In Sachen RHI-Gleisanschluss könnte es womöglich schneller gehen, eine lange Hängepartie vermieden werden. Das bedeute aber nicht zwangsläufig eine Beschleunigung für die Lumdatalbahn, so Lotz. »Auch das Gegenteil könnte passieren« - dass nämlich das Land den Bahnbetrieb zum Werk unterstütze und sich dann aus der Affäre ziehe. Noch aber ist das Spekulation. »Wichtig wäre«, sagt Lotz, »dass es in einem Zug gemacht wird - es wäre doch Irrsinn, wenn die Planung dort aufhört«. Für den Verein sei zentral, dass bei den Gesprächen mit RHI über den Abschnitt bis Mainzlar die restliche Lumdatalbahn nicht vergessen werde.

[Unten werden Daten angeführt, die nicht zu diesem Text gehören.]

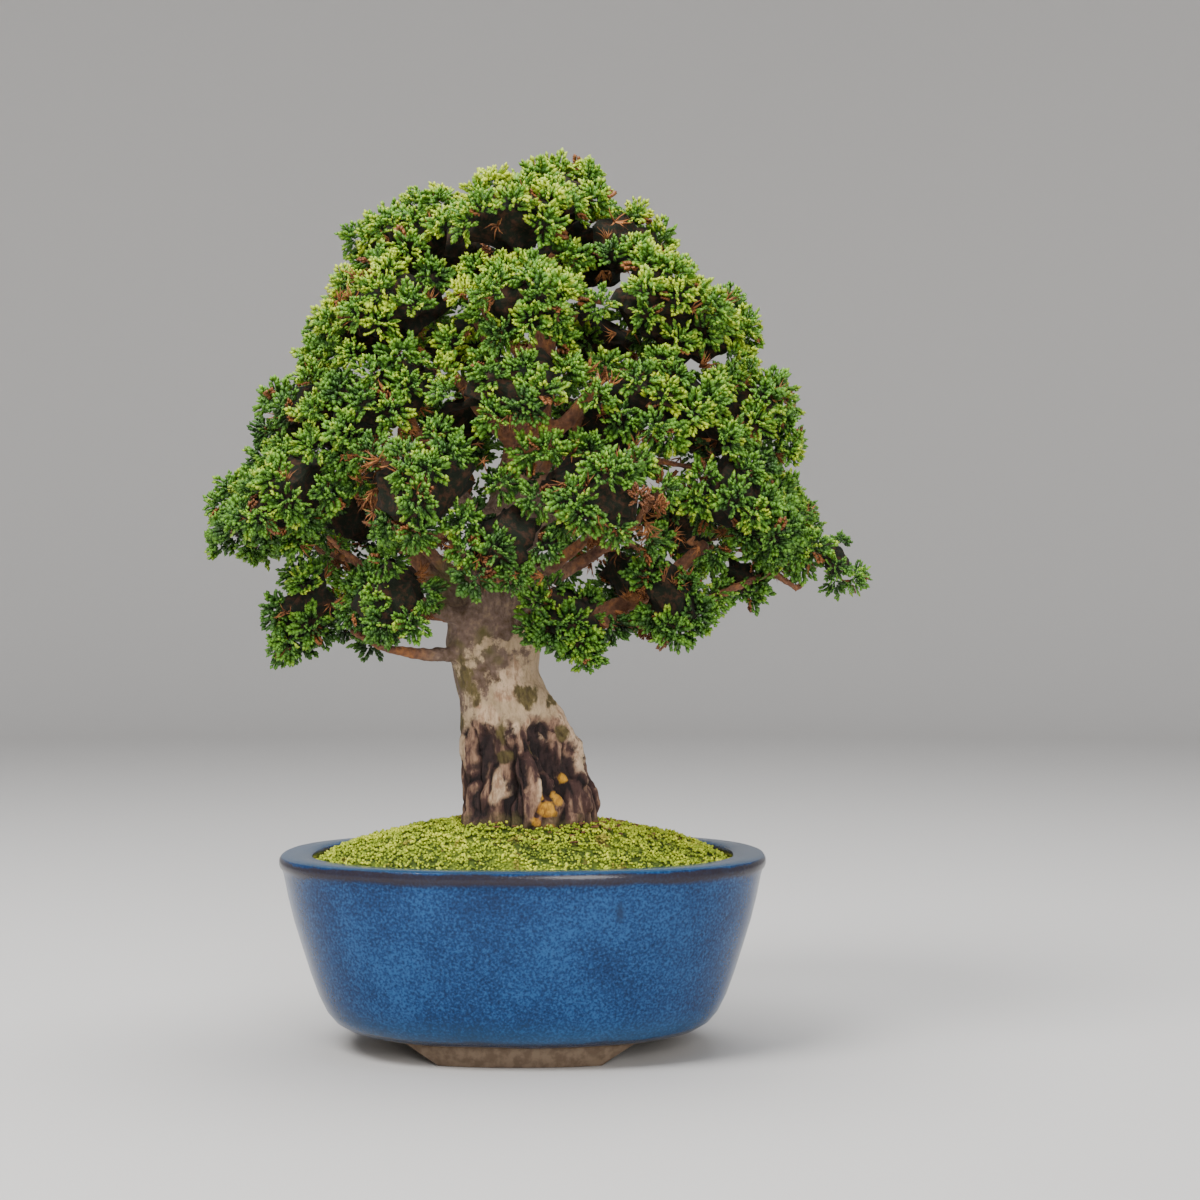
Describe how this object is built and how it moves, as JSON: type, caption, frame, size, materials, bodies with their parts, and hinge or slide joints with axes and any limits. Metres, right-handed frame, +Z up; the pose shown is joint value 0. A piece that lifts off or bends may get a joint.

Noch brauchen die Bahn-Fans jedenfalls Geduld. »Die Pläne sind da, aber die Genehmigungen nicht.« Und man dürfe nicht vergessen, dass es für ein Comeback der Lumdatalbahn auch geeigneten Personals bedarf, gibt Lotz zu bedenken. Trotz aller Hürden gibt er die Hoffnung nicht auf: »Es gibt keine Aussage, dass die Lumdatalbahn nicht kommen wird.«
Der Allendorfer verweist auch auf das neue Neun-Euro-Ticket für den ÖPNV. Dieses »hervorragende Projekt« zeige: »Die Leute haben Interesse daran, Bahn zu fahren.« Der Bedarf sei gegeben - vorausgesetzt, die Abfahrtszeiten seien verlässlich und die Preise erschwinglich.
Es gebe auch die Idee, die Schiene bis Londorf übergangsweise mit Draisinen zu befahren. Lotz sieht allerdings die Gefahr, »dass man sagt: Die wollen es ja nur touristisch nutzen«. Doch es gelte: »Wir wollen nicht nur ein bisschen Tourismus, sondern dass die Leute davon leben, die Bahn zu nutzen« - gerade auch angesichts steigender Benzinpreise. »Deswegen brauchen wir die Bahn so schnell wie möglich«, schiebt er hinterher.
Welche Kosten im Falle einer Reaktivierung auf die Kommunen zukämen - etwa für Park-Infrastruktur an den Haltepunkten - steht längst noch nicht fest. Doch diskutiert wird darüber schon jetzt. »Das Geld dafür muss dann bitte schön von Bund und Land kommen«, so die Haltung von Staufenbergs Bürgermeister Peter Gefeller. Er hat sich gegenüber der GAZ kürzlich zu den Gesprächen mit dem Landeswirtschaftsministerium über den Gleisanschluss bei RHI geäußert, »da wird man mal sehen, wie ernst es das Land meint«. Aus seiner Sicht solle man »mit diesem Lumdatalbahnabschnitt beginnen«, das sei für den Erhalt des Industriestandorts und der Arbeitsplätze »dringend nötig«.
Der Rathauschef gilt grundsätzlich als Skeptiker in Sachen Lumdatalbahn, hat sich mehrfach für einen »Schnellbus« zwischen Gießen und dem Lumdatal ausgesprochen. Er sei kein Bahn-Gegner, aber: »Es hilft den Bürgern im Lumdatal überhaupt nichts, ihnen bessere Mobilität in Aussicht zu stellen, wenn vielleicht in ein paar Jahren eine Bahn reaktiviert wird.«
Nicht zuletzt, sagt Lotz, kämen viele Mitarbeiter von RHI aus dem Lumdatal. Für sie könne eine Reaktivierung der Trasse bis Londorf zum Pendeln attraktiv sein. Doch noch ist auch der Weiterbetrieb der »Schamott« nicht in trockenen Tüchern. Ein weiteres Mal heißt es: abwarten.